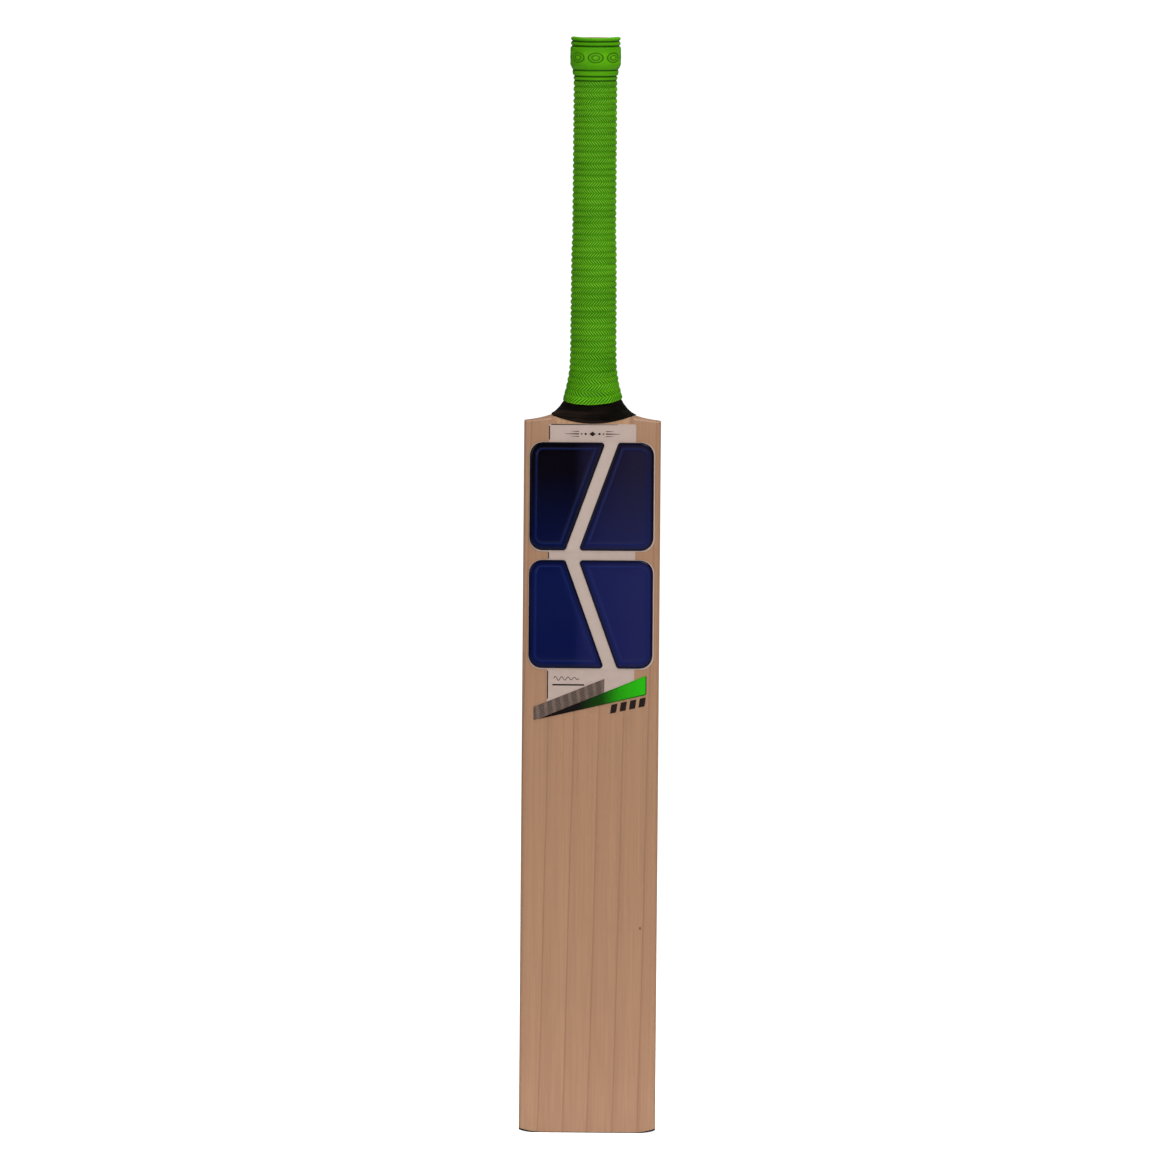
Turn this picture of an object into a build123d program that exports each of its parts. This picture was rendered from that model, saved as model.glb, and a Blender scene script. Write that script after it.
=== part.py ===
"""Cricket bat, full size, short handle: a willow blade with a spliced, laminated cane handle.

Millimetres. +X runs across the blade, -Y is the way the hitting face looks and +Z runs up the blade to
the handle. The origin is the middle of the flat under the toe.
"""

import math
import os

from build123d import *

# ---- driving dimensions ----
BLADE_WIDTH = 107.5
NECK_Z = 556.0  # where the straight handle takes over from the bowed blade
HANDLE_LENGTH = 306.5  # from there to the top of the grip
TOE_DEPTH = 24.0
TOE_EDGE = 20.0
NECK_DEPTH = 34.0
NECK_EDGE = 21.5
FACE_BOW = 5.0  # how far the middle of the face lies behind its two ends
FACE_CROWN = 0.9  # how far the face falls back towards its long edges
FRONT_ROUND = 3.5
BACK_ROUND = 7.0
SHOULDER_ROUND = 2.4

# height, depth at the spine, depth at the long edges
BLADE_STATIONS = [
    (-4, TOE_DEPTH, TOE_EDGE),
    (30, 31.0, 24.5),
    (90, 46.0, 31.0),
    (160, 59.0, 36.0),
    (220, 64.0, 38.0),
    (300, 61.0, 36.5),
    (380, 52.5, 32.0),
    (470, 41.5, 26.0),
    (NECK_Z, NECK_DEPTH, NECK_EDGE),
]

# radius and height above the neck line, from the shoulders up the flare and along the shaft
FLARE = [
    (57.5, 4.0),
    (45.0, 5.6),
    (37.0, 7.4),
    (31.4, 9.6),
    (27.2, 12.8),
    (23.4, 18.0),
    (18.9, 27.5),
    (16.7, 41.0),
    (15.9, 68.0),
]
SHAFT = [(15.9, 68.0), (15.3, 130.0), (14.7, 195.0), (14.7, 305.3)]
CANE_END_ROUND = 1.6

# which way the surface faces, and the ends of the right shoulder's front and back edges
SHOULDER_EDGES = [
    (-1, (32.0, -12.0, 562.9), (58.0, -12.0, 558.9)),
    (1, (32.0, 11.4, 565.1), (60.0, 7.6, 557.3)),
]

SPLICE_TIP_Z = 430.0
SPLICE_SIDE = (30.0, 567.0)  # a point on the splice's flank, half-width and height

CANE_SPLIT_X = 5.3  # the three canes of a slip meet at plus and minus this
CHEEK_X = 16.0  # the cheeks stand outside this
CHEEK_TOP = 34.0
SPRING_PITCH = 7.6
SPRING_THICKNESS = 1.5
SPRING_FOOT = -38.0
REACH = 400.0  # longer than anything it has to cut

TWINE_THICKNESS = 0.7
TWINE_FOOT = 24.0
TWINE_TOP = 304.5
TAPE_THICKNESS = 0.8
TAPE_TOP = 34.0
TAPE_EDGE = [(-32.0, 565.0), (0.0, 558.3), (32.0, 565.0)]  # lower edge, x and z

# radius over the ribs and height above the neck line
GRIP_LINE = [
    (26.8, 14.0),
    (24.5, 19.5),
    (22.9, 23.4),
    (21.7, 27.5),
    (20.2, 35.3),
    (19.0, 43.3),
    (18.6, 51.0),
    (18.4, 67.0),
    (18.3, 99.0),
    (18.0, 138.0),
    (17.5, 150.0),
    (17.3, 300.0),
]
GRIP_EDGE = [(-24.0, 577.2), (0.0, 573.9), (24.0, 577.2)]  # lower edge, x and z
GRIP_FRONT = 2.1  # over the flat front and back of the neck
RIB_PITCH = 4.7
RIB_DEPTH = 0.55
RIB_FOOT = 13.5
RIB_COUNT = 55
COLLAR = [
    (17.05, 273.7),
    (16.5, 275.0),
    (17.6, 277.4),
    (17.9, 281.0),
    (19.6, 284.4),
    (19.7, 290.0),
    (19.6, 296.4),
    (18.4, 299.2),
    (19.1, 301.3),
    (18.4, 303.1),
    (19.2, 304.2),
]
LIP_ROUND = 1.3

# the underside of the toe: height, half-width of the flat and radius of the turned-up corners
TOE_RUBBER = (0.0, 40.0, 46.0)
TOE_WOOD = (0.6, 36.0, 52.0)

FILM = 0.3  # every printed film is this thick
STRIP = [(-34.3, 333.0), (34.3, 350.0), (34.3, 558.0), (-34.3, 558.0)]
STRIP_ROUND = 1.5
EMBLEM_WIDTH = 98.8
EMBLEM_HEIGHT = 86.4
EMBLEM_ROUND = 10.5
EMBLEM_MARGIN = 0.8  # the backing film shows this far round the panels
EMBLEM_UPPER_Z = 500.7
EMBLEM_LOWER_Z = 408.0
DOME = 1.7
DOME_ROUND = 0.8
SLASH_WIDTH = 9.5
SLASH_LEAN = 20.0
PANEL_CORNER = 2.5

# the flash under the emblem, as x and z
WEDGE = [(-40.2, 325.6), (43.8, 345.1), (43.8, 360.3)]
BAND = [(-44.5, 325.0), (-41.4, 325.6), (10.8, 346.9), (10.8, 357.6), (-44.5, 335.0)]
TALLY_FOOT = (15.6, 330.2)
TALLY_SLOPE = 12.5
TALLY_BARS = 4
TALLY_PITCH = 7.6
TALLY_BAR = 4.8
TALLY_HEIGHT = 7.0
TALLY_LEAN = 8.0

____

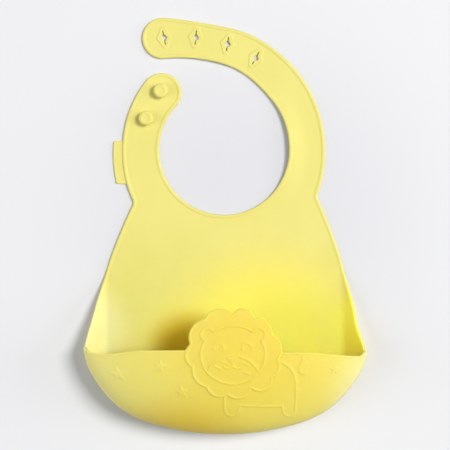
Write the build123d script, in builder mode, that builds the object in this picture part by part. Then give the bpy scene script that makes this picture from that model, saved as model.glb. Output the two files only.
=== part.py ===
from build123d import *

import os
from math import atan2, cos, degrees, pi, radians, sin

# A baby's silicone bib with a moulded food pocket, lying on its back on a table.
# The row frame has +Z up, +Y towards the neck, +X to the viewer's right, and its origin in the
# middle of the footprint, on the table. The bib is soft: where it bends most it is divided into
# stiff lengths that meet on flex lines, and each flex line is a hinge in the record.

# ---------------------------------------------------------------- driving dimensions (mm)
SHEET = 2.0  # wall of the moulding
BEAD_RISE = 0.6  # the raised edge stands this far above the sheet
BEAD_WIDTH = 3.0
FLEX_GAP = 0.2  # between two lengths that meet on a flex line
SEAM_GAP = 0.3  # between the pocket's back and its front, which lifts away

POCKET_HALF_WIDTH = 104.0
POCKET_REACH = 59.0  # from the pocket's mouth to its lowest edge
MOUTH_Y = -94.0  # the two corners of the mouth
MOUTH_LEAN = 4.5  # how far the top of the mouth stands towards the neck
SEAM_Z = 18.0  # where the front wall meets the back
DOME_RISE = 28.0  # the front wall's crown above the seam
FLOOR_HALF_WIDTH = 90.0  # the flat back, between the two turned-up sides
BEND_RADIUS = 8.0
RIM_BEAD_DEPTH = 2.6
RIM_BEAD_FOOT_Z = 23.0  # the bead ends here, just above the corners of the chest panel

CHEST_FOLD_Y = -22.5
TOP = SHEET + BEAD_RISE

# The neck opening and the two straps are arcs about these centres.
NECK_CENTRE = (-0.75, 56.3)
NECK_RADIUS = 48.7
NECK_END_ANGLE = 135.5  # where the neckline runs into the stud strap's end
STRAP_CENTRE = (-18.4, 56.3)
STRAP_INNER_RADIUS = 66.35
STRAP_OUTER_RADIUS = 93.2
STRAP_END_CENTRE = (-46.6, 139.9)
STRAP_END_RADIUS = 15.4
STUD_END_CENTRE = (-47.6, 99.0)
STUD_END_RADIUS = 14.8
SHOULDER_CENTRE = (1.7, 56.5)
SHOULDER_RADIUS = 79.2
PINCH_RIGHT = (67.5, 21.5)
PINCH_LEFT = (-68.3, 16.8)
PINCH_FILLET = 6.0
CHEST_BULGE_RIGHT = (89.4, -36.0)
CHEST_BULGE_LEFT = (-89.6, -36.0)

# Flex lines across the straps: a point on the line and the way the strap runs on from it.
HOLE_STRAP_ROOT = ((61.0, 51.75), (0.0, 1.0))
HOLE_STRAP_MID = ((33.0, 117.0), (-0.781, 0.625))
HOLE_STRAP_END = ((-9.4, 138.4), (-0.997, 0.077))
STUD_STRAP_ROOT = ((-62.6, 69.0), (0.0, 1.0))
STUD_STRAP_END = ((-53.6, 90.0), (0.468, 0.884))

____

_What to produce_.
Retype exactly what runs from the line containing "Write the build123d" through the line containing "SEAM_GAP = 0.3", both lines included, and stop there.

_Result for this exercise_.
Write the build123d script, in builder mode, that builds the object in this picture part by part. Then give the bpy scene script that makes this picture from that model, saved as model.glb. Output the two files only.
=== part.py ===
from build123d import *

import os
from math import atan2, cos, degrees, pi, radians, sin

# A baby's silicone bib with a moulded food pocket, lying on its back on a table.
# The row frame has +Z up, +Y towards the neck, +X to the viewer's right, and its origin in the
# middle of the footprint, on the table. The bib is soft: where it bends most it is divided into
# stiff lengths that meet on flex lines, and each flex line is a hinge in the record.

# ---------------------------------------------------------------- driving dimensions (mm)
SHEET = 2.0  # wall of the moulding
BEAD_RISE = 0.6  # the raised edge stands this far above the sheet
BEAD_WIDTH = 3.0
FLEX_GAP = 0.2  # between two lengths that meet on a flex line
SEAM_GAP = 0.3  # between the pocket's back and its front, which lifts away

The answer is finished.